What went through your mind on winning the Booker Prize?
When I finished ‘The Seven Moons of Maali Almeida’ and sent it to the publisher in 2021, that was the real high moment because after that, everything is out of your control. One can never tell if it will click or disappear completely.
When the Booker longlist came, I remember thinking, “Okay, at least someone’s going to read this book.” Then it got shortlisted, and I was thrilled that I would get to go to London, maybe get reviewed, maybe sell a few copies.
When they finally read my name out, it was sheer terror — cameras everywhere, the queen giving the prize, and suddenly I was doing interviews till two in the morning
It’s been life-changing, of course. When I wrote my first two books, I often felt maybe no one would read them. I guess most writers feel that way. Now I know I have an audience. And if the next book turns out bad, that’s the end. The pressure is always there. I am very grateful. I have been very lucky.
In The Seven Moons, you revisit the Sri Lankan civil war through a supernatural lens. What made you choose that approach to explore trauma and memory?
I think my inspiration came from the war itself. Everyone had their own version of why it happened, whose fault it was, and why it lasted so long. I thought, instead of arguing about it, let the dead speak, let the victims of the war have their say. That’s why I chose the ghost story format.

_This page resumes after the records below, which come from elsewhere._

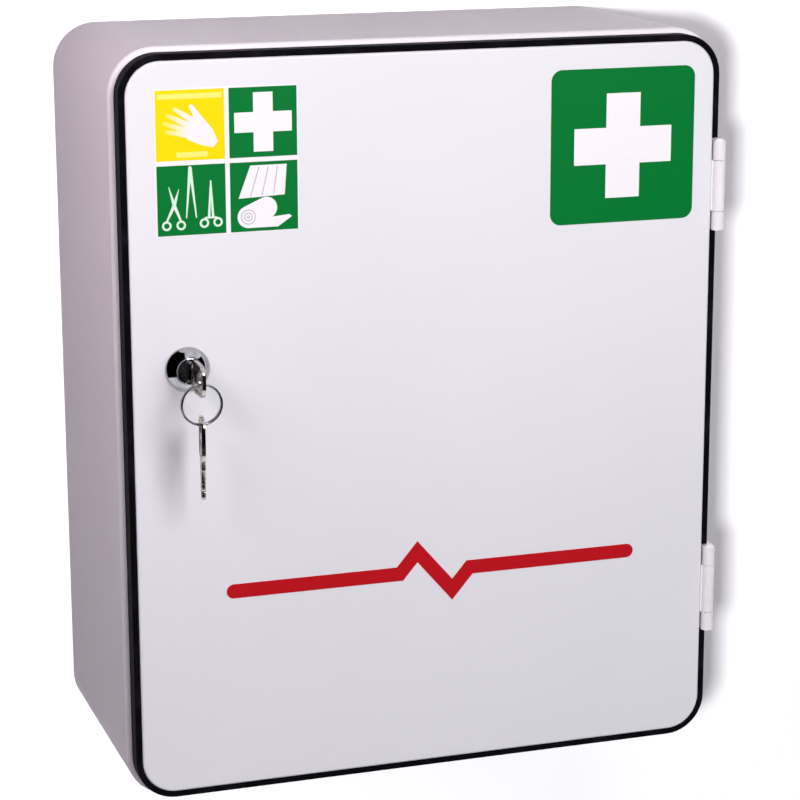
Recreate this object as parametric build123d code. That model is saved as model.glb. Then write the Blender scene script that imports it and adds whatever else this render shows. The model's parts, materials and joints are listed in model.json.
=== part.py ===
from build123d import *
import os

# First aid cabinet, wall hung. Millimetres. The origin is the centre of the back face on the wall.
# +X is right seen from the front, +Y points into the wall and +Z is up, so the door is at negative Y.

# Body: one sheet wrapped round, with a front flange and a hem behind the flange
cabinet_width = 302.0
cabinet_height = 362.0
body_depth = 128.0
corner_radius = 22.0
sheet = 1.0
rim_radius = 2.4
flange_width = 15.0
hem_depth = 8.0
hem_bend_radius = 1.4

# Back panel: a shallow tray set into the wrap, with four wall holes
panel_fit = 0.15
panel_flange_depth = 12.0
wall_hole_diameter = 7.0
wall_hole_spacing_x = 220.0
wall_hole_spacing_z = 280.0

# Shelves and the angle rails under their ends
shelf_clearance = 0.85
shelf_lip_height = 12.0
shelf_back_lip_height = 9.0
shelf_bend_radius = 1.2
upper_shelf_drop = 121.0
lower_shelf_rise = 121.0
shelf_rack_gap = 6.0
rail_leg = 12.0
rail_sheet = 1.2
rail_rear_gap = 4.0
rail_front_setback = 6.0

# Door: a shallow pan with a rubber profile pushed on its edge
door_gap = 0.4
pan_inset = 5.4
pan_side_depth = 8.2
pan_edge_radius = 1.4
seal_inset = 2.4
seal_web = 1.3
seal_inner_leg = 1.5
seal_inner_leg_depth = 6.0
seal_fit = 0.05
seal_front_setback = 0.4
seal_edge_radius = 0.7

# Hinges
upper_hinge_drop = 76.5
lower_hinge_rise = 79.0
leaf_sheet = 1.5
pin_diameter = 3.0
pin_clearance = 0.05
pin_tip_height = 1.3
pin_head_radius = 2.1
outer_knuckle_length = 9.3
middle_knuckle_length = 24.8
knuckle_gap = 0.25
axis_behind_front = 0.6
leaf_depth_on_body = 22.0
leaf_corner_radius = 3.0
leaf_knuckle_clearance = 0.3
pin_dome = 1.0
seal_notch_gap = 0.25
rivet_diameter = 3.0
rivet_head_diameter = 5.6
rivet_head_depth = 1.1
rivet_tail_height = 1.0
rivet_fit = 0.05
rivets_per_leaf = 3
rivet_pitch = 15.0

# Door racks, held by weld studs and nuts
rack_side_gap = 29.0
rack_depth = 39.0
rack_height = 45.0
rack_bend_radius = 1.2
rack_above_lock = 22.4
lower_rack_rise = 61.0
stud_diameter = 4.0
stud_length = 6.0
stud_hole_clearance = 0.2
stud_height_in_rack = 30.0
studs_per_rack = 4
stud_pitch = 66.0
nut_across_flats = 7.0
nut_height = 3.2
nut_fit = 0.05

# Lock
lock_inset = 31.6
lock_drop = 148.4
rosette_radius = 10.6
rosette_edge = 0.7
rosette_crown = 4.4
boss_radius = 6.4
boss_height = 6.2
barrel_radius = 8.0
barrel_flat = 7.0
barrel_clearance = 0.15
barrel_plug_step = 3.0
lock_nut_across_flats = 20.0
lock_nut_height = 3.0
lock_washer_radius = 11.0
lock_washer_sheet = 1.0
plug_radius = 5.0
plug_clearance = 0.05
plug_proud = 0.3
plug_square = 6.5
cam_sheet = 2.0
cam_width = 13.0
cam_hem_gap = 1.5
cam_wall_gap = 2.6
cam_fit = 0.05
cam_screw_radius = 2.0
cam_screw_length = 6.0
cam_screw_head_radius = 3.9
cam_screw_head_height = 2.4
cam_screw_slot_width = 0.9
cam_screw_slot_depth = 1.0
wafer_count = 5
wafer_sheet = 0.7
wafer_pitch = 2.2
wafer_first = 3.0
wafer_width = 4.6
wafer_slack = 0.1

# Keys and key ring
key_sheet = 1.8
key_blade_width = 6.2
key_blade_length = 14.0
key_neck_width = 8.0
key_neck_length = 3.8
key_bow_width = 15.0
key_bow_length = 21.0
key_bow_radius = 5.0
key_hole_diameter = 6.5
key_hole_from_end = 6.0
key_shoulder_gap = 0.2
key_slot_clearance = 0.15
key_cut_step = 0.35
key_cut_width = 1.3
ring_mean_radius = 9.4
ring_wire_radius = 0.65
ring_turn_offset = 0.55
ring_play = 0.95
ring_seat_gap = 0.25
spare_key_turn = 9.0

# Labels
label_film = 0.15
print_film = 0.1
tile_size = 32.2
tile_gap = 2.2
tile_margin = 0.6
tiles_from_left = 18.6
tiles_from_top = 18.2
tile_cross_size = 27.3
tile_cross_arm = 9.3
sign_size = 74.5
sign_corner_radius = 5.5
sign_from_right = 15.8
sign_from_top = 17.0
sign_cross_size = 50.5
sign_cross_arm = 17.6
stripe_length = 210.0
stripe_width = 7.0
stripe_rise = 103.4
stripe_offset = 2.3
pulse_rise = 10.5
pulse_step = 9.0

# Places worked out from the sizes above
half_width = cabinet_width / 2
half_height = cabinet_height / 2
body_front = -body_depth
door_back = body_front - door_gap
pan_back = door_back - seal_web
door_front = pan_back - pan_side_depth
door_inside = door_front + sheet
rack_back = door_inside + rack_depth
rack_half_width = half_width - rack_side_gap
shelf_front = rack_back + shelf_rack_gap
shelf_rear = -(sheet + shelf_clearance)
shelf_half_width = half_width - 2 * sheet - panel_fit - shelf_clearance
shelf_levels = {"upper": half_height - upper_shelf_drop, "lower": lower_shelf_rise - half_height}
pin_radius = pin_diameter / 2
knuckle_bore = pin_radius + pin_clearance
knuckle_radius = knuckle_bore + leaf_sheet
hinge_x = half_width + leaf_sheet - knuckle_radius
hinge_y = door_front + axis_behind_front
knuckle_end = hinge_y + knuckle_radius + leaf_knuckle_clearance
hinge_half_length = middle_knuckle_length / 2 + knuckle_gap + outer_knuckle_length
hinge_levels = {"upper": half_height - upper_hinge_drop, "lower": lower_hinge_rise - half_height}
leaf_rear_on_body = body_front + leaf_depth_on_body
rivet_y = body_front + leaf_depth_on_body / 2
lock_x = lock_inset - half_width
lock_z = half_height - lock_drop
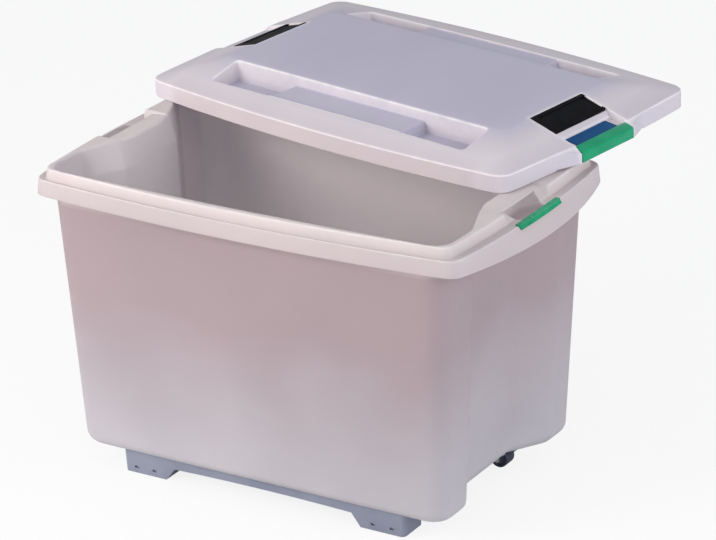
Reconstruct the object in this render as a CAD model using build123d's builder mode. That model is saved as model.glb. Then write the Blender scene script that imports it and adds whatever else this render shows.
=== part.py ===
from build123d import *
import os
from math import atan2, cos, radians, sin, tan

# Wheeled catering storage bin: a drafted translucent tub with a flanged rim and two
# hand-hole handles, two snap-on skids and two tilting wheels under it, and a
# hipped lift-off lid with stacking troughs, label holders and colour clips.
# Frame: X along the long sides, Y from front to back, Z up, origin on the floor
# under the centre of the tub. Millimetres throughout.

# ---- driving dimensions: rim and tub ----
rim_length = 600.0          # over the rim at mid-width, handles not counted
rim_width = 400.0           # over the rim at mid-length
rim_top = 404.0             # top of the rim bead above the floor
rim_corner = 20.0           # corner radius of the rim's outside
side_bow = 16.0             # how far the long sides swell beyond their corners
end_bow = 7.0               # how far the ends swell beyond their corners
bead_height = 14.0          # bead above the ledge that carries the lid
bead_draft = 2.0            # the bead's outer face leans in by this much
skirt_height = 22.0         # rim skirt below the ledge
handle_reach = 29.0         # how far each handle bulges beyond the rim at its lower edge
ledge_reach = 11.0          # the same at the ledge
corner_reach = 6.0          # share of that reach that the ends' corners have too
tub_wall = 3.0
end_overhang = 18.0         # rim outside to tub wall outside at the ends
side_overhang = 13.0        # the same on the long sides
side_draft = 20.5           # each long wall leans in by this much down to the floor
end_draft = 16.0            # the same for each end wall
tub_bow = 4.0               # how far the tub's long walls swell
tub_corner_top = 32.0
tub_corner_bottom = 24.0
tub_base_radius = 16.0      # rounding where the walls meet the floor
gusset_thickness = 3.0
gusset_drop = 12.0          # gusset's root below the skirt
gusset_inset = 103.0        # rim's long side to the gusset

# ---- driving dimensions: end recess, handle notch and hand hole ----
recess_depth_top = 30.0
recess_depth_bottom = 29.4
recess_flat_half = 58.0     # half-width of the recess's flat panel
recess_shoulder = 90.0      # rim's long side to the outer end of the slanted facets
mouth_flat_half = 32.0      # the same two at the rim's inner edge
mouth_shoulder = 88.0
mouth_end_overhang = 18.0   # rim outside to the mouth's edge at the ends
mouth_side_overhang = 16.0  # the same on the long sides
mouth_corner = 28.0
notch_half = 53.0           # half-width of the dip over each handle
notch_lip_inset = 47.0      # rim outside to the top of the dip's slope
notch_lip_drop = 1.0        # that top below the bead's top
notch_knee_inset = 19.0     # rim outside to where the slope steepens
notch_knee_drop = 3.5       # that knee below the bead's top
hole_inner_half = 40.0      # half-width of the hand hole at its tub side
hole_outer_half = 26.0      # and at its bar side
hole_inner_inset = 19.0     # rim outside to the hole's tub side
hole_outer_reach = 7.5      # rim outside to the hole's bar side
hole_corner = 2.5

# ---- driving dimensions: skids ----
skid_height = 30.0
skid_depth = 45.0           # front to back
skid_inset = 11.5           # tub's bottom edge to the skid's outer face
foot_inset = 61.0           # tub's bottom end to the foot's outer edge
foot_length = 62.0
foot_draft = 2.0
bar_height = 11.0           # bar between the feet, at mid-length
bar_end_height = 13.0
arch_shoulder = 13.0        # length of the slope from foot to bar
skid_wall = 3.0
skid_radius = 6.0
window_pitch = 27.0         # between the two snap windows in each face of a foot
window_length = 6.0
window_height = 3.4
window_level = 8.0          # window's middle above the floor
latch_length = 5.0
latch_thickness = 2.5
latch_barb = 1.6

# ---- driving dimensions: wheels ----
wheel_width = 20.0
wheel_clear = 2.5           # wheel above the floor while the bin stands on its skids
wheel_inset = 54.0          # tub's bottom end to the axle
wheel_spread = 78.0         # centre plane to the middle of each wheel
wheel_room = 0.85           # wheel to the bracket's plate above it
wheel_dish = 2.0
wheel_tread = 3.0           # rim of the wheel outside its dish
wheel_hub_radius = 5.0
axle_radius = 2.5
axle_head_radius = 4.0
axle_head = 1.5
bracket_plate = 1.6
bracket_length = 26.0
bracket_lip = 5.0           # plate beyond each ear, held by the tub's rails
ear_thickness = 3.0
ear_radius = 6.5
ear_root = 20.0             # ear length where it meets the plate
rail_thickness = 2.0
rail_hook = 3.0

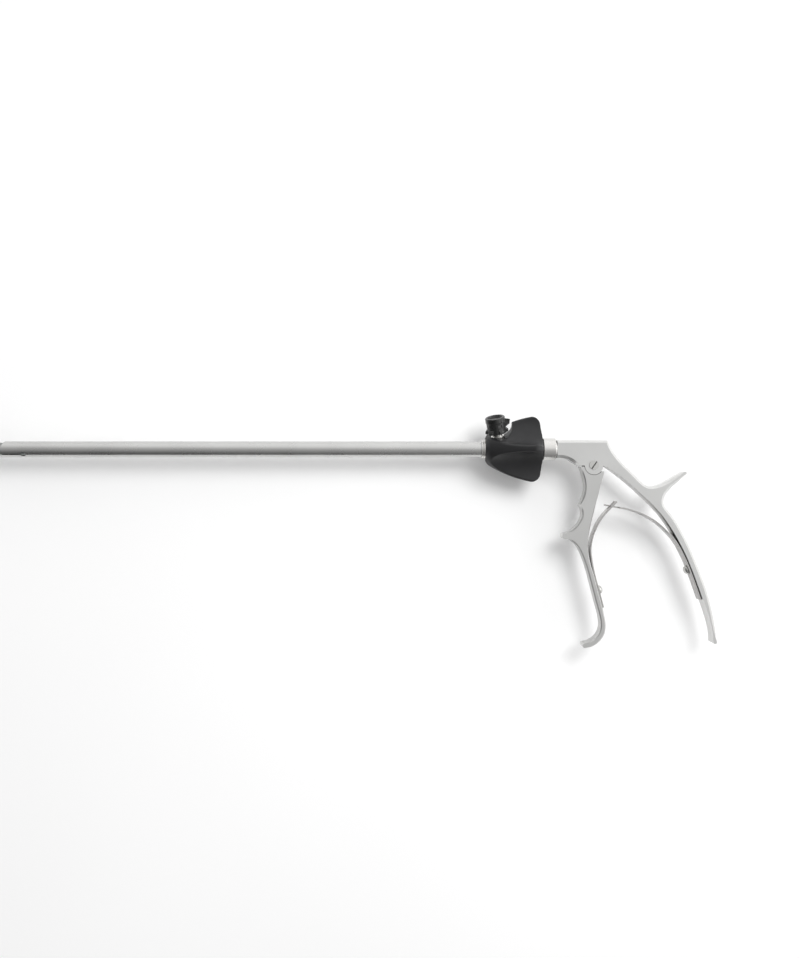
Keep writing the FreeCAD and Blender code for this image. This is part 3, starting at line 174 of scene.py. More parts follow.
@dataclass(frozen=True)
class Moulded:
    """One moulded plastic or rubber finish.

    Args:
        slot: the record's material slot.
        colour: linear base colour.
        worn_and_highlit: linear colour of scuffed patches; scaled up, it also colours the edges, scuffed
            and with a painted highlight.
        roughness: lowest roughness.
        spread: how much rougher the roughest patches are.
        depth: height of the moulded grain in metres.
        gloss: specular level.
    """

    slot: str
    colour: Place
    worn_and_highlit: Place
    roughness: float
    spread: float
    depth: float
    gloss: float = 0.5

    def make(self) -> bpy.types.Material:
        """Make the material.

        Returns:
            The node material.
        """
        bench = NodeBench(self.slot)
        place = bench.coordinates()
        patches = bench.noise(place, PLASTIC_PATCHES, 4.0)
        colour = bench.ramp(patches, self.colour, self.worn_and_highlit)
        rubbed_and_highlit = tuple(part * PLASTIC_RUBBED_AND_HIGHLIGHT for part in self.worn_and_highlit)
        # Edges: real wear plus a painted highlight, so the base colour is lighter there.
        bench.link(bench.mixed(bench.edges(PLASTIC_WEAR_AND_HIGHLIGHT), colour, rubbed_and_highlit), "Base Color")
        blotches = bench.noise(place, PLASTIC_BLOTCHES, 3.0)
        rough = bench.span(blotches, self.roughness, self.roughness + self.spread)
        bench.link(rough, "Roughness")
        grain = bench.noise(place, PLASTIC_GRAIN, 2.0)
        bench.bump(grain, self.depth)
        bench.set("Specular IOR Level", self.gloss)
        return bench.material


class NodeBench:
    """Builds one Principled material node by node."""

    def __init__(self, name: str) -> None:
        """Start an empty node material.

        Args:
            name: the material's name.
        """
        self.material = bpy.data.materials.new(name)
        self.material.use_nodes = True
        self.tree = self.material.node_tree
        self.shader = self.tree.nodes["Principled BSDF"]

    def coordinates(self) -> bpy.types.NodeSocket:
        """Object coordinates."""
        return self.tree.nodes.new("ShaderNodeTexCoord").outputs["Object"]

    def stretched(self, place: bpy.types.NodeSocket, scale: Place) -> bpy.types.NodeSocket:
        """Scale coordinates differently along each axis.

        Args:
            place: the coordinates.
            scale: the scale along each axis.

        Returns:
            The scaled coordinates.
        """
        mapping = self.tree.nodes.new("ShaderNodeMapping")
        mapping.inputs["Scale"].default_value = scale
        self.tree.links.new(place, mapping.inputs["Vector"])
        return mapping.outputs["Vector"]

    def noise(self, place: bpy.types.NodeSocket, scale: float, detail: float) -> bpy.types.NodeSocket:
        """Add a noise pattern.

        Args:
            place: the coordinates it reads.
            scale: its scale.
            detail: its octaves.

        Returns:
            The pattern's value.
        """
        node = self.tree.nodes.new("ShaderNodeTexNoise")
        node.inputs["Scale"].default_value = scale
        node.inputs["Detail"].default_value = detail
        self.tree.links.new(place, node.inputs["Vector"])
        return node.outputs["Fac"]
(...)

I didn’t set out to write about the war. I like horror films, and I wanted to write a story about a ghost solving his own murder in seven days. But once I began writing, the themes revealed themselves, it was set in 1989, so the war naturally came in. You are never fully in control — you start with one idea, and the story takes you somewhere else.
Do you prefer fiction over non-fiction, when it comes to reading too?
Fiction, for sure. Getting lost in a good story that someone has imagined and being able to travel. That’s the ultimate kind of travel for me. Through fiction, you can read someone who lived and died long before you were born, or go to the other side of the planet, even to other worlds. That’s the joy of reading, that complete escape. That’s also what I try to create when I write.
You once mentioned that Sri Lankans have a certain gallows humour. How do you balance that humour with the gravity of your subjects when you write?
I don’t consciously plan it. I don’t sit and think, “Oh, this part is too heavy, let me throw in a joke.” I think it’s just how we are, maybe it’s a Sri Lankan or South Asian thing… that we deal with tragedy by making jokes about it.
I grew up around people who talk that way, uncles who tell long, funny, winding stories about grim topics. It’s also a kind of survival mechanism for both the writer and the reader when the story deals with pretty gruesome subjects. But, when one is writing about torture chambers or war zones, the jokes have to stop.